Trump’s expansive claims of executive power – and what they might mean in the future

Trump’s appeals over the Colorado and Maine ballot disqualifications — which have both been stayed pending ongoing court proceedings – are not the only consequential constitutional litigation in which he’s currently embroiled. As the former president accelerates his push to the Iowa caucuses on January 15, a federal appeals court in Washington next week will hear his attempt to overturn a lower court ruling against his claims of presidential immunity. He’s arguing that his attempt to interfere in the 2020 election amounted to nothing more than a proper exercise of his powers as president to ensure a free and fair vote.

Trump and his team are making plans for him to attend the arguments, CNN reported Wednesday. As he’s done before, he’ll likely try to exploit the day for political purposes. Indeed, this case appears a much better fit for Trump’s template of using the law to delay accountability. And his arguments challenge the principle that no American is above the law, implying that presidents are ultimately unaccountable for their actions in office.

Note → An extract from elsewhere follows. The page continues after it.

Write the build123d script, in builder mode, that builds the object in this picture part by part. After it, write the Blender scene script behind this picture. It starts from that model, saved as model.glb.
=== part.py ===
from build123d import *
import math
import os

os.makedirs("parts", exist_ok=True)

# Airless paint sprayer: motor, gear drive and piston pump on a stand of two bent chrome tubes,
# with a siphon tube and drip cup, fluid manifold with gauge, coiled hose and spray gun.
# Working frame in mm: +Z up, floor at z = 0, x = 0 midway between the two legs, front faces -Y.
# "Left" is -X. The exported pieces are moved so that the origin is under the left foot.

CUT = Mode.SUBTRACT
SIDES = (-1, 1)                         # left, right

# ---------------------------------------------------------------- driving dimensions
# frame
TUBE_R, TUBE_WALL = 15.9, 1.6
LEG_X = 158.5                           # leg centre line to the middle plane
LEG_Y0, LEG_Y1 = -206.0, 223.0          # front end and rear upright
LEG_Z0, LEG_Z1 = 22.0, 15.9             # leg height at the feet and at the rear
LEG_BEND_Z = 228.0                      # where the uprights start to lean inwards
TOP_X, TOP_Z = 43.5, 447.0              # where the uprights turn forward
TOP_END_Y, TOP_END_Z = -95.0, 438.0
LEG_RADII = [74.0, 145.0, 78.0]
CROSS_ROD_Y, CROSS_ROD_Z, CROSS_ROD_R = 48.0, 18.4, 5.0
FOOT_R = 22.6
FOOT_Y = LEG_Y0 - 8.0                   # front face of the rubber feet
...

In own filings in the case, special counsel Jack Smith warned that Trump’s assertion of sweeping presidential power “threatens to license Presidents to commit crimes to remain in office.” Smith has unsuccessfully petitioned the Supreme Court to take up the issue already, but the case may well be headed in that direction after the appeals court rules, a factor that will help decide whether the trial begins on March 4 as scheduled.

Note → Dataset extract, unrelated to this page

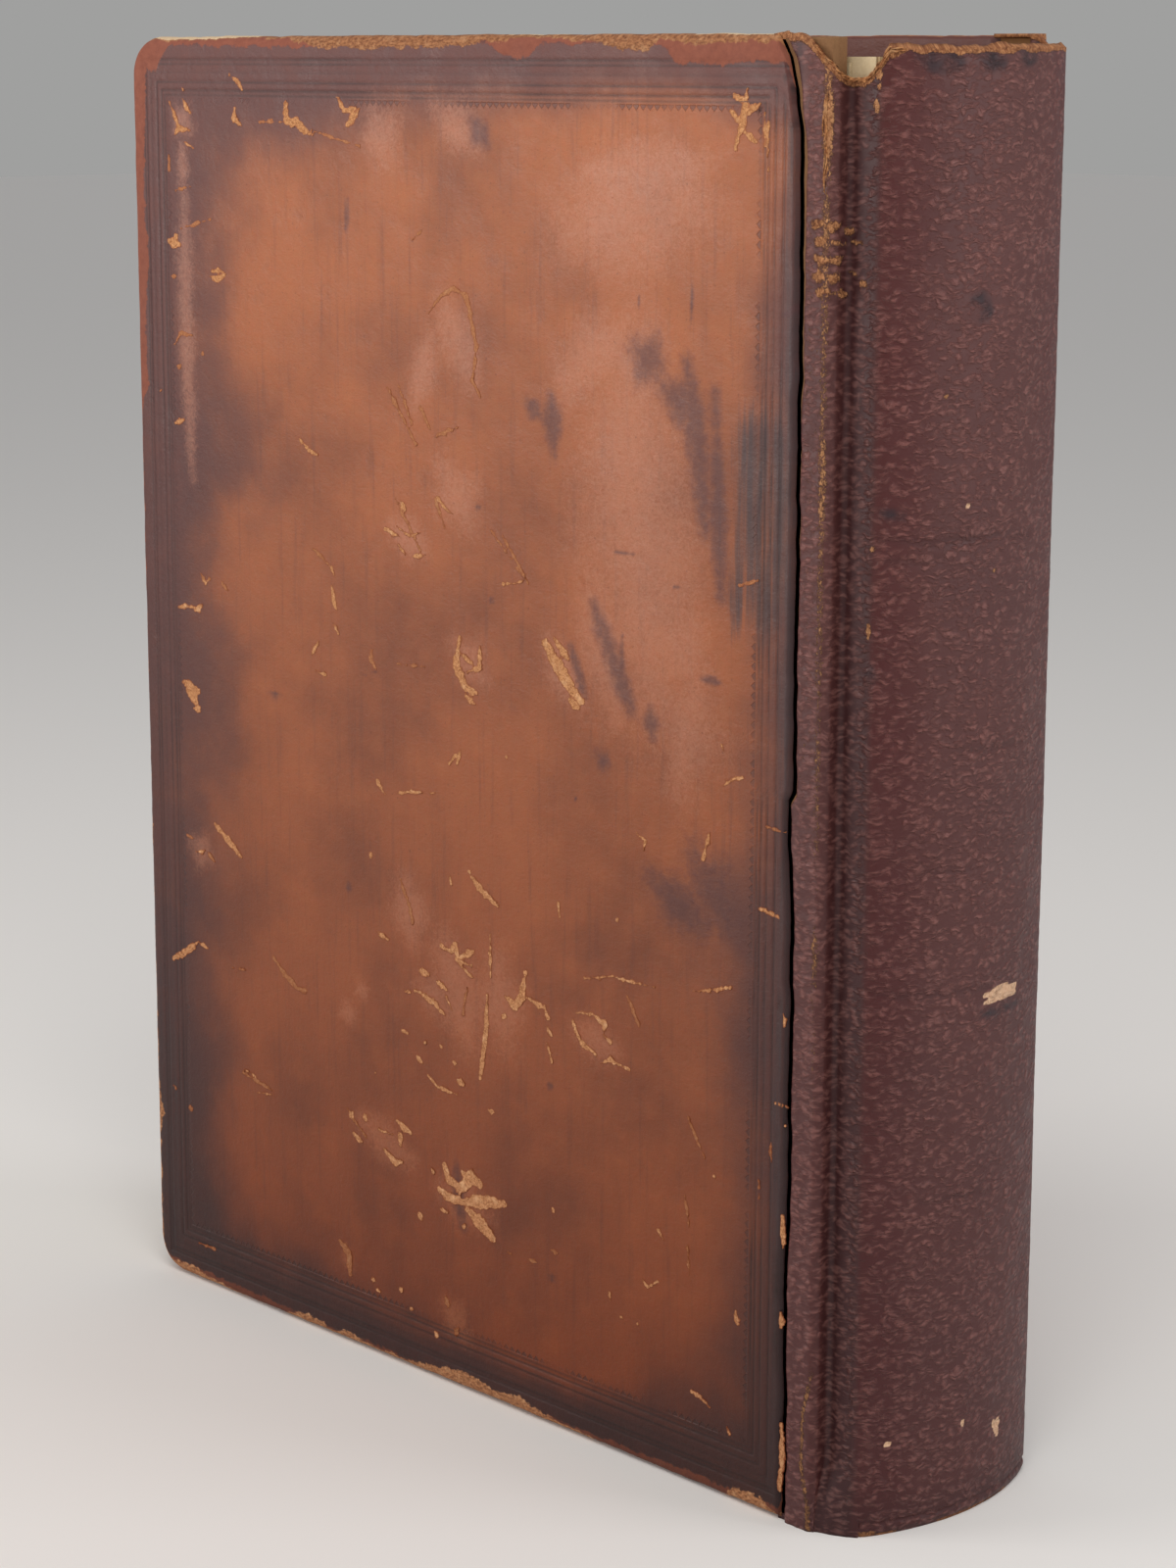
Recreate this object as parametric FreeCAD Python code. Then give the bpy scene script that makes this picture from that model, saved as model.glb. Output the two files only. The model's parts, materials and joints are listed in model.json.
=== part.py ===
"""An antique quarto book in leather, rebacked, standing on its tail.

Two hinged boards close around a rounded text block. The old tan calf covers the
boards, and a newer dark leather covers the spine, runs through both grooves and
laps under the calf at the boards' joint edge. Millimetres. X runs from the
fore-edge to the spine, Y from the rear cover to the front cover and Z from tail
to head. The origin is under the middle of the standing book.
"""
import FreeCAD
import Part
import math
import os

vec = FreeCAD.Vector
up = vec(0, 0, 1)

# Overall size
board_height = 260.0
board_width = 191.0
book_thickness = 55.4
spine_bulge = 13.2
joint_width = 5.4

# Sheets and boards
core_thickness = 3.2
calf_thickness = 0.8
leather_thickness = 0.8
paper_thickness = 0.25
lining_thickness = 0.4

# Covers
corner_radius = 9.0
edge_radius = 2.0
turn_in_width = 15.0
pastedown_margin = 5.0
joint_strip_width = 6.5
joint_lap_width = 7.5
joint_strip_recess = 0.3
ridge_radius = 1.6

# Groove and spine
groove_depth = 4.3
shoulder_radius = 3.0
hinge_setback = 0.6
head_drop = 2.4
tail_lip_width = 3.6
tail_crease_height = 2.2
tail_crease_width = 0.9
tail_crease_depth = 0.3

# Text block
square = 4.0
back_corner_radius = 0.8
hollow_thickness = 1.3
hollow_wall = 0.4
hollow_edge_setback = 3.0
lining_edge_setback = 2.0
band_radius = 0.75
rod_sides = 8
band_edge_setback = 2.5
cord_radius = 0.8
cord_count = 5
cord_end_margin = 28.0
kerf_margin = 1.0

# Clearances
cover_gap = 0.3
hinge_gap = 0.15
glue_gap = 0.1
kerf_gap = 0.15

# Blind tooling: a frame of fillet lines, measured from each edge of the board
fillet_offsets = (0.0, 0.9, 2.4, 4.4, 5.9, 6.8)
fillet_width = 0.45
fillet_depth = 0.2
frame_from_edge = 4.6
frame_from_ridge = 8.4

# The tear in the rear joint's leather at the head, measured down from the head
tear_depth_at_hinge = 8.0
tear_depth_at_ridge = 5.3
tear_spine_width = 3.4

# Places that follow from the sizes
ridge_x = (board_width - spine_bulge) / 2
fore_x = ridge_x - board_width
crown_x = ridge_x + spine_bulge
calf_edge_x = ridge_x - joint_strip_width
lap_end_x = calf_edge_x - joint_lap_width
core_edge_x = ridge_x - leather_thickness

outer_y = -book_thickness / 2
core_outer_y = outer_y + calf_thickness
core_inner_y = core_outer_y + core_thickness
turn_in_y = core_inner_y + calf_thickness
pastedown_y = turn_in_y + paper_thickness
flyleaf_y = pastedown_y + cover_gap
block_half = -(flyleaf_y + paper_thickness)

strip_outer_y = outer_y + joint_strip_recess
rebate_y = strip_outer_y + leather_thickness
groove_half = -outer_y - groove_depth
floor_thickness = min(leather_thickness, flyleaf_y - cover_gap + groove_half)

shoulder_x = ridge_x + joint_width
hinge_x = shoulder_x - hinge_setback
hinge_y = -groove_half - hinge_gap

# The spine is one arc from shoulder to shoulder, tangent to both shoulder rounds
bulge_past_shoulder = crown_x - shoulder_x
shoulder_half = groove_half - shoulder_radius
spine_radius = (
    bulge_past_shoulder**2 + shoulder_half**2 - shoulder_radius**2
) / (2 * (bulge_past_shoulder - shoulder_radius))
centre_x = crown_x - spine_radius
shoulder_angle = math.degrees(math.atan2(shoulder_half, shoulder_x - centre_x))

leather_inner_radius = spine_radius - leather_thickness
hollow_outer_radius = leather_inner_radius - glue_gap
hollow_inner_radius = hollow_outer_radius - hollow_thickness
lining_outer_radius = hollow_inner_radius - glue_gap
lining_inner_radius = lining_outer_radius - lining_thickness
back_radius = lining_inner_radius - glue_gap

spine_top = board_height - head_drop
block_bottom = square
block_top = board_height - square
leaf_fore_x = fore_x + square
leaf_width = centre_x + math.sqrt(back_radius**2 - block_half**2) - leaf_fore_x


def box(x0, x1, y0, y1, z0, z1):
    """A box between two corners."""
    return Part.makeBox(x1 - x0, y1 - y0, z1 - z0, vec(x0, y0, z0))


def line(a, b):
    return Part.LineSegment(a, b).toShape()


def arc(a, middle, b):
    return Part.Arc(a, middle, b).toShape()


def extruded(edges, z0, z1):
    """The solid of a closed plan profile, drawn at height 0, from z0 to z1."""
    face = Part.Face(Part.Wire(edges))
    face.translate(up * z0)
    return face.extrude(up * (z1 - z0))


def loop(corners):
    """The flat face inside straight edges through the corners."""
    edges = [line(a, b) for a, b in zip(corners, corners[1:] + corners[:1])]
    return Part.Face(Part.Wire(edges))


def prism_across(points, y0, y1):
    """A prism through the book's thickness, from an outline of (x, z) points."""
    return loop([vec(x, y0, z) for x, z in points]).extrude(vec(0, y1 - y0, 0))


def on_back(radius, degrees, z=0.0):
    """A point on a cylinder about the spine's axis; 0 degrees is the crown."""
    angle = math.radians(degrees)
    return vec(centre_x + radius * math.cos(angle), radius * math.sin(angle), z)


def round_back(half, radius, corner):
    """Plan edges of a rounded back between its two flat sides at y = -half and +half."""
    reach = math.sqrt((radius - corner) ** 2 - (half - corner) ** 2)
    turn = math.degrees(math.atan2(half - corner, reach))
    edges = []
    for side in (-1, 1):
        round_centre = vec(centre_x + reach, side * (half - corner), 0)
        start = round_centre + vec(0, side * corner, 0)
        end = on_back(radius, side * turn)
        half_way = math.radians(side * (90 + turn) / 2)
        middle = round_centre + vec(math.cos(half_way), math.sin(half_way), 0) * corner
        edges.append((start, arc(start, middle, end)))
    crown = arc(on_back(radius, -turn), on_back(radius, 0), on_back(radius, turn))
    return edges[0][0], [edges[0][1], crown, edges[1][1]], edges[1][0]


def back_band(inner, outer, half_angle, z0, z1):
    """A curved plate about the spine's axis, of one thickness."""
    edges = [
        arc(on_back(outer, -half_angle), on_back(outer, 0), on_back(outer, half_angle)),
        line(on_back(outer, half_angle), on_back(inner, half_angle)),
        arc(on_back(inner, half_angle), on_back(inner, 0), on_back(inner, -half_angle)),
        line(on_back(inner, -half_angle), on_back(outer, -half_angle)),
    ]
    return extruded(edges, z0, z1)


def revolved_back(points, half_angle):
    """A section of (radius, height) points, swept about the spine's axis."""
    return swept_section(loop([vec(centre_x + r, 0, z) for r, z in points]), half_angle)


def swept_section(face, half_angle):
    """A face in the plane y = 0, swept both ways from the crown."""
    axis_point = vec(centre_x, 0, 0)
    start = face.copy()
    start.rotate(axis_point, up, -half_angle)
    return start.revolve(axis_point, up, 2 * half_angle)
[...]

In his brief, Smith also sketched an ominous picture of how a future president could use the dispensations claimed by Trump. He argued against granting “immunity from criminal prosecution to a President who accepts a bribe in exchange for directing a lucrative government contract to the payer; a President who instructs the FBI Director to plant incriminating evidence on a political enemy; a President who orders the National Guard to murder his most prominent critics; or a President who sells nuclear secrets to a foreign adversary, because in each of these scenarios, the President could assert that he was simply executing the laws; or communicating with the Department of Justice; or discharging his powers as Commander-in-Chief; or engaging in foreign diplomacy.”

This is not an academic question in an election unfolding with the once and possibly future president vowing to use a second term to punish his enemies and adopting an increasingly extreme and autocratic platform.

Smith’s hypothetical legal argument just might be a glimpse of the future.